--- CAD and scene scripts ---

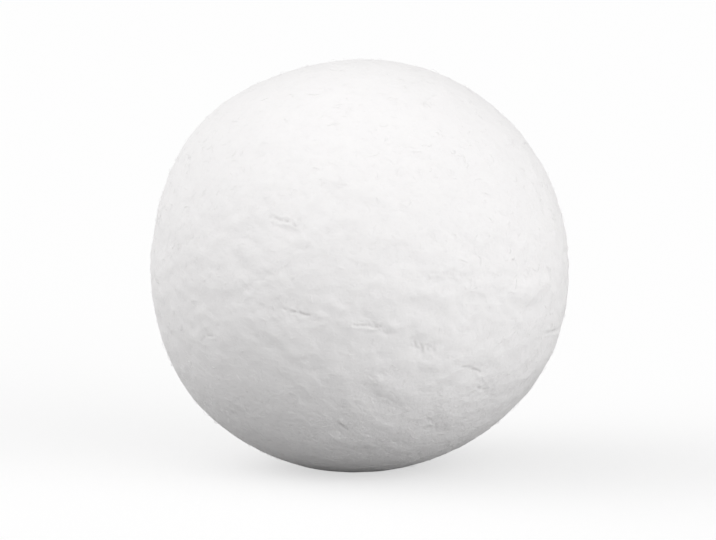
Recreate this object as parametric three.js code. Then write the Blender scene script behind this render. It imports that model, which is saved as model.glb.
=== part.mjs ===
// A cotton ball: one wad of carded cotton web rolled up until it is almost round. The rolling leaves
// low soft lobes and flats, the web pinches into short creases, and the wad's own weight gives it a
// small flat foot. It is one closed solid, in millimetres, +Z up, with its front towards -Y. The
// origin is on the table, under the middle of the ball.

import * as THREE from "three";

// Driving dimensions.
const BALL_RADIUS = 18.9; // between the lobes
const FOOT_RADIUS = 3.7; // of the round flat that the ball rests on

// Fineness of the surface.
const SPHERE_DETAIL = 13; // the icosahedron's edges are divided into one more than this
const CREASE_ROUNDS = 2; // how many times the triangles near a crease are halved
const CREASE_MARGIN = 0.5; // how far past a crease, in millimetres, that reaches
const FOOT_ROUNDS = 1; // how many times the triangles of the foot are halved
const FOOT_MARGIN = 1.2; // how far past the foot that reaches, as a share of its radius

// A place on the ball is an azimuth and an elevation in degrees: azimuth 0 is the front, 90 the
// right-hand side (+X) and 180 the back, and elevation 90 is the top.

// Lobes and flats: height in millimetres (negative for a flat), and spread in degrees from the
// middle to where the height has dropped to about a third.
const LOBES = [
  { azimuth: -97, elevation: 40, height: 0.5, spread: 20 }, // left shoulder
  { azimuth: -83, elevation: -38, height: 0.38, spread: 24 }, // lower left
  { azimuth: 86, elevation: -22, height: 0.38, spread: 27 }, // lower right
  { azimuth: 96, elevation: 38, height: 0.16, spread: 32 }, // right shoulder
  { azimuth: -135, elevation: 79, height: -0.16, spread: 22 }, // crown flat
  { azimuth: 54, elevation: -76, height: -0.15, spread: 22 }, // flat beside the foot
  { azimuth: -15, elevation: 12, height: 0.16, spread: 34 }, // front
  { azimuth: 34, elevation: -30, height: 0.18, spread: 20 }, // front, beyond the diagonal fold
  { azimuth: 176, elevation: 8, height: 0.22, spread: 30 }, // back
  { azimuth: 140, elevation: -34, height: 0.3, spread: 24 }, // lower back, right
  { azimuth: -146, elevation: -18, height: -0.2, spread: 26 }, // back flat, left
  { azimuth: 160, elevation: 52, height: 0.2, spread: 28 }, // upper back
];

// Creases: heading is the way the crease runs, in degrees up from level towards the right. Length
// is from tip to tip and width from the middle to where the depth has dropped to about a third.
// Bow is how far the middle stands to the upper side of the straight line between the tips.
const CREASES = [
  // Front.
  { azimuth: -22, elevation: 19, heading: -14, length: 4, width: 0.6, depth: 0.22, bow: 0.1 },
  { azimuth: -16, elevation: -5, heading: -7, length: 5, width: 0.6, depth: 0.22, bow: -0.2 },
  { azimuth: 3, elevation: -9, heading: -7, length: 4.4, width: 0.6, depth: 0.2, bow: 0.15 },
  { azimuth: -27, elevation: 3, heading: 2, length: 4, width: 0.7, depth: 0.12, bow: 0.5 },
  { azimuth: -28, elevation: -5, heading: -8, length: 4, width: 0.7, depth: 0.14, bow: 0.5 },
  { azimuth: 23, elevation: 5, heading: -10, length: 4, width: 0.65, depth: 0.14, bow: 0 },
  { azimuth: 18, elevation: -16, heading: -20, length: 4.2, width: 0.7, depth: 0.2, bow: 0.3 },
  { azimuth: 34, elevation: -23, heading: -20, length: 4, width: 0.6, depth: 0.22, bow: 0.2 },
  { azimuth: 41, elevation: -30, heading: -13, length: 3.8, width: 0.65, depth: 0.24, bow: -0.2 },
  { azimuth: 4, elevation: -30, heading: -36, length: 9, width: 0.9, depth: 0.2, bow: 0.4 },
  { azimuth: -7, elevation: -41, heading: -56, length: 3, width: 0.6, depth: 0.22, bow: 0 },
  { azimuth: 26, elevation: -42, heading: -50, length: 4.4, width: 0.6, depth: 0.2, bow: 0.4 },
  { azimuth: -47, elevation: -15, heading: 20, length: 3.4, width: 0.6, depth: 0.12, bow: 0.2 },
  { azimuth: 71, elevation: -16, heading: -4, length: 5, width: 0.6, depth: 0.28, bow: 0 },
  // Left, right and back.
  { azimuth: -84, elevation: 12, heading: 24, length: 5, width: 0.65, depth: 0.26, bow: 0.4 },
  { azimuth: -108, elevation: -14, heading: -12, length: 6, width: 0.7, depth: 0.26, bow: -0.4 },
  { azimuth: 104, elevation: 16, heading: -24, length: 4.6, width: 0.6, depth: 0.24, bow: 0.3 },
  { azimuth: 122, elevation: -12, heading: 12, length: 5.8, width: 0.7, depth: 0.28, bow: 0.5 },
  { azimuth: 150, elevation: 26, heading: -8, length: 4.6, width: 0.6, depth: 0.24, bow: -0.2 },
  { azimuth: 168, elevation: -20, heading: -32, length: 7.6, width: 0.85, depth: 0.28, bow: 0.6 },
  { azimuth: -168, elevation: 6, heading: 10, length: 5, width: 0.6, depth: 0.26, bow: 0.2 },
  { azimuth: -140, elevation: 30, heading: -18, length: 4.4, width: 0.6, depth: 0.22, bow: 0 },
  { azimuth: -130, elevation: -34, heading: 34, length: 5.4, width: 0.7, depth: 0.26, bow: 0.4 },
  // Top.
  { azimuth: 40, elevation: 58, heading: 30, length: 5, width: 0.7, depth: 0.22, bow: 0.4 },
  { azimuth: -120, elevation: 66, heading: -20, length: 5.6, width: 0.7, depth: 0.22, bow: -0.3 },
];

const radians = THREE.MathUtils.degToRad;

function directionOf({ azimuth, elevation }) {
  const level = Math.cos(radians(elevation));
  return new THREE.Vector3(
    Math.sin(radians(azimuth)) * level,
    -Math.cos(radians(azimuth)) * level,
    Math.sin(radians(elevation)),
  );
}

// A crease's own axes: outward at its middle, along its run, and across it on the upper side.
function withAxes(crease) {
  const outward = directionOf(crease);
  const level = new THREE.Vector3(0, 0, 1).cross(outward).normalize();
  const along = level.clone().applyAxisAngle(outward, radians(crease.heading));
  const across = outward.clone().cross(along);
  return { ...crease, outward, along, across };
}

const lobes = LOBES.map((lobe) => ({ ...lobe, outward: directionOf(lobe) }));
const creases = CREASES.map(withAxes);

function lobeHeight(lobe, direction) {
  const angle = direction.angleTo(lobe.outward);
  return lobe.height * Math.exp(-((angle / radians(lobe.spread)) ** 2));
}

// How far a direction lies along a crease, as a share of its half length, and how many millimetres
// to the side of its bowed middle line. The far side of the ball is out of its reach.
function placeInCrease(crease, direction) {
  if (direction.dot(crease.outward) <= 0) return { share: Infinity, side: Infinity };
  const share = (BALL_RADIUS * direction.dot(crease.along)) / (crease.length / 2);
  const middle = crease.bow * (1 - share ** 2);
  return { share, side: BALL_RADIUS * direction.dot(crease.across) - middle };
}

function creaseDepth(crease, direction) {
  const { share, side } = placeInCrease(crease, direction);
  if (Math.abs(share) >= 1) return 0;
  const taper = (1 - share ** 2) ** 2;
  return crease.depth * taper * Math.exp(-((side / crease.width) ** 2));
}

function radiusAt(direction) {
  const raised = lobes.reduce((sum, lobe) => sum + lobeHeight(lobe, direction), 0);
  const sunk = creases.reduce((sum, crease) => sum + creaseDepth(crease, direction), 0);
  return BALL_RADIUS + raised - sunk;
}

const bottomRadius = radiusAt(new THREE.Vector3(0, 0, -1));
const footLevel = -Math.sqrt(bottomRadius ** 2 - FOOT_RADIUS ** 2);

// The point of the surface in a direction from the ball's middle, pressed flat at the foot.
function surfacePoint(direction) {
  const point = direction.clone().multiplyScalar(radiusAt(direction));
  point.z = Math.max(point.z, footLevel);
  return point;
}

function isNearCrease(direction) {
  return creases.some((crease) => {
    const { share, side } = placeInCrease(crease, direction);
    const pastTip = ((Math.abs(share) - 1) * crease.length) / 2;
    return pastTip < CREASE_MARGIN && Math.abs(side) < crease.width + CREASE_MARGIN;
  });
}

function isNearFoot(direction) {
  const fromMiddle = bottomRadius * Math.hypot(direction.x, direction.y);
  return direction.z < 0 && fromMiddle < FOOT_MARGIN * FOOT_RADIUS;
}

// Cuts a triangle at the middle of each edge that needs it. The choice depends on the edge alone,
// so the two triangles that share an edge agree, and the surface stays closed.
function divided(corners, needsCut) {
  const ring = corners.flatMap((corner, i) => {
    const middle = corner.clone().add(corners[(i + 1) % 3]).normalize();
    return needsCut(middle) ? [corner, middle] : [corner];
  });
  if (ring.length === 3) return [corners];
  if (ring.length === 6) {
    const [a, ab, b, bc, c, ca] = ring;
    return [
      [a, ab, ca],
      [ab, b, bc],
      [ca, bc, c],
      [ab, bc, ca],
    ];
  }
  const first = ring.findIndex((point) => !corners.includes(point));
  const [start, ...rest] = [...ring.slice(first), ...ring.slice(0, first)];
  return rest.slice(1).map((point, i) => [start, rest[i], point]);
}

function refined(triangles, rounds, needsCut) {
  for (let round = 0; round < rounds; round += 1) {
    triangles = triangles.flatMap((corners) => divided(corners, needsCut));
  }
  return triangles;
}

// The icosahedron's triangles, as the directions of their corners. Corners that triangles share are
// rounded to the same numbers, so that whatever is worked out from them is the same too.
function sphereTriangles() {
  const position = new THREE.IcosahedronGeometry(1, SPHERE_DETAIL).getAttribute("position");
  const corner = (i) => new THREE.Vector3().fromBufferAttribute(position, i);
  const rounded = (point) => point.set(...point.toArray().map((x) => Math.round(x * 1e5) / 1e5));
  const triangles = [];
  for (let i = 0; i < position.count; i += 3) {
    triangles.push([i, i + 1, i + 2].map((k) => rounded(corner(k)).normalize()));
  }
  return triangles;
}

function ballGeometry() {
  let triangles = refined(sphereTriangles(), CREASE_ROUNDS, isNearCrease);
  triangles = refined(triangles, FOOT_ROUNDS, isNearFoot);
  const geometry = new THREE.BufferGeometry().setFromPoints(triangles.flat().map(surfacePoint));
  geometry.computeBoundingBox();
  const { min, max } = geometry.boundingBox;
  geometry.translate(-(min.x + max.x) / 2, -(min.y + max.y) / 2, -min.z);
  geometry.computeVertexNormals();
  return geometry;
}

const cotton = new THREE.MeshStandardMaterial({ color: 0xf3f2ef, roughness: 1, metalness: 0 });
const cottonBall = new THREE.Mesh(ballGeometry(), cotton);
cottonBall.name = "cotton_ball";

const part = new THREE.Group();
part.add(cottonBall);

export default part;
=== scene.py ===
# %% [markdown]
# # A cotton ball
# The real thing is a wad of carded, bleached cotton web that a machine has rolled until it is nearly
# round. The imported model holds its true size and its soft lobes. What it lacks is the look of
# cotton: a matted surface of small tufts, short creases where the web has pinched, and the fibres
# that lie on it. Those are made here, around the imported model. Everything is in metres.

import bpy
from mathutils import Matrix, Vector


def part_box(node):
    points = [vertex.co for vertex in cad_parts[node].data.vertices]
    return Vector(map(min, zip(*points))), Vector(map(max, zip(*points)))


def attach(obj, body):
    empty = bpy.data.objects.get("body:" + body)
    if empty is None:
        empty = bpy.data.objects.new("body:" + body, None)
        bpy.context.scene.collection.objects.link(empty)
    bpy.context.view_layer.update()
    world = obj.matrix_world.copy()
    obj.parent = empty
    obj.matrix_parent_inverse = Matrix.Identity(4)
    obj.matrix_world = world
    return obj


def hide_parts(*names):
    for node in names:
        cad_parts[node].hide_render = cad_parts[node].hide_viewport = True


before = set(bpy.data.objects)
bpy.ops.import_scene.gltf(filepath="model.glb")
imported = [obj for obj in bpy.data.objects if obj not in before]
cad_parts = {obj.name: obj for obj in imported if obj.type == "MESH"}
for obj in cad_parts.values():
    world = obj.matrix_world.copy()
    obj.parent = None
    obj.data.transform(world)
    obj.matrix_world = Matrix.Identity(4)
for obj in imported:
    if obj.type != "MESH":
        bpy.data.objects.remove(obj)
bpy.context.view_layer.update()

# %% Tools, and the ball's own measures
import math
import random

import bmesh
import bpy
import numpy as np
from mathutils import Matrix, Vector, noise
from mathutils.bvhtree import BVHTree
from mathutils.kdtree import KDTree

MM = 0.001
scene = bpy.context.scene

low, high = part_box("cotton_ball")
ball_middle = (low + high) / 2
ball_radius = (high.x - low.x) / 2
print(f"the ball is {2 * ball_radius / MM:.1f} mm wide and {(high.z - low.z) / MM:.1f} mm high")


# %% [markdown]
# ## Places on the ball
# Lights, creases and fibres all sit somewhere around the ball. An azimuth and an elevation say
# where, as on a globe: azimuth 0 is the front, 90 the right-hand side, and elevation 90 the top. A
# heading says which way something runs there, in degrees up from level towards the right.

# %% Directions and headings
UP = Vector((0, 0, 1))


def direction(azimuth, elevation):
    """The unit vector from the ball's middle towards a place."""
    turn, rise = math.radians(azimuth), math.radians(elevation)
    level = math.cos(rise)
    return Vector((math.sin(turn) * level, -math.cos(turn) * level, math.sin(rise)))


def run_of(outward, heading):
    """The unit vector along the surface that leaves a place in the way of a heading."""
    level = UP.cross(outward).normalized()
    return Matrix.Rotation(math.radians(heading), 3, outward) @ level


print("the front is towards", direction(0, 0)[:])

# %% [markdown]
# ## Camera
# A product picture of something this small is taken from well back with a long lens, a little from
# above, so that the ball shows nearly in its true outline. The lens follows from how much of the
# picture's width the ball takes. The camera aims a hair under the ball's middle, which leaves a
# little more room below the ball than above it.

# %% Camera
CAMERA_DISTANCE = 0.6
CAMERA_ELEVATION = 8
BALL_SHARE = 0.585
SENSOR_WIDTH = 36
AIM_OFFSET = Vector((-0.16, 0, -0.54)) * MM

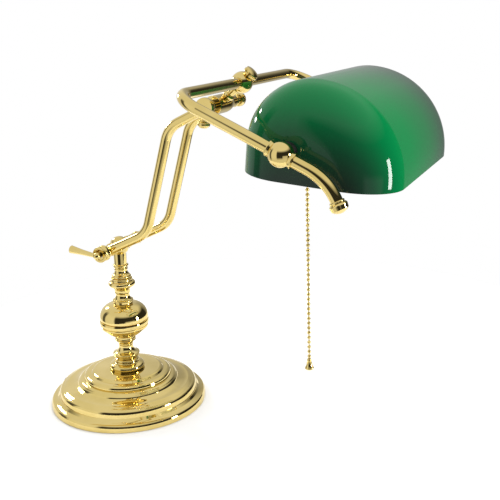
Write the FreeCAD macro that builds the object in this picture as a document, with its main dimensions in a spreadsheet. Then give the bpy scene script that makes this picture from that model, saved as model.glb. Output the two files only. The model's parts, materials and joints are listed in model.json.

--- What is expected ---
Show all lines in the entries above where the word "dimensions" appears.

--- Problem solution ---
// Driving dimensions.
Write the FreeCAD macro that builds the object in this picture as a document, with its main dimensions in a spreadsheet. Then give the bpy scene script that makes this picture from that model, saved as model.glb. Output the two files only. The model's parts, materials and joints are listed in model.json.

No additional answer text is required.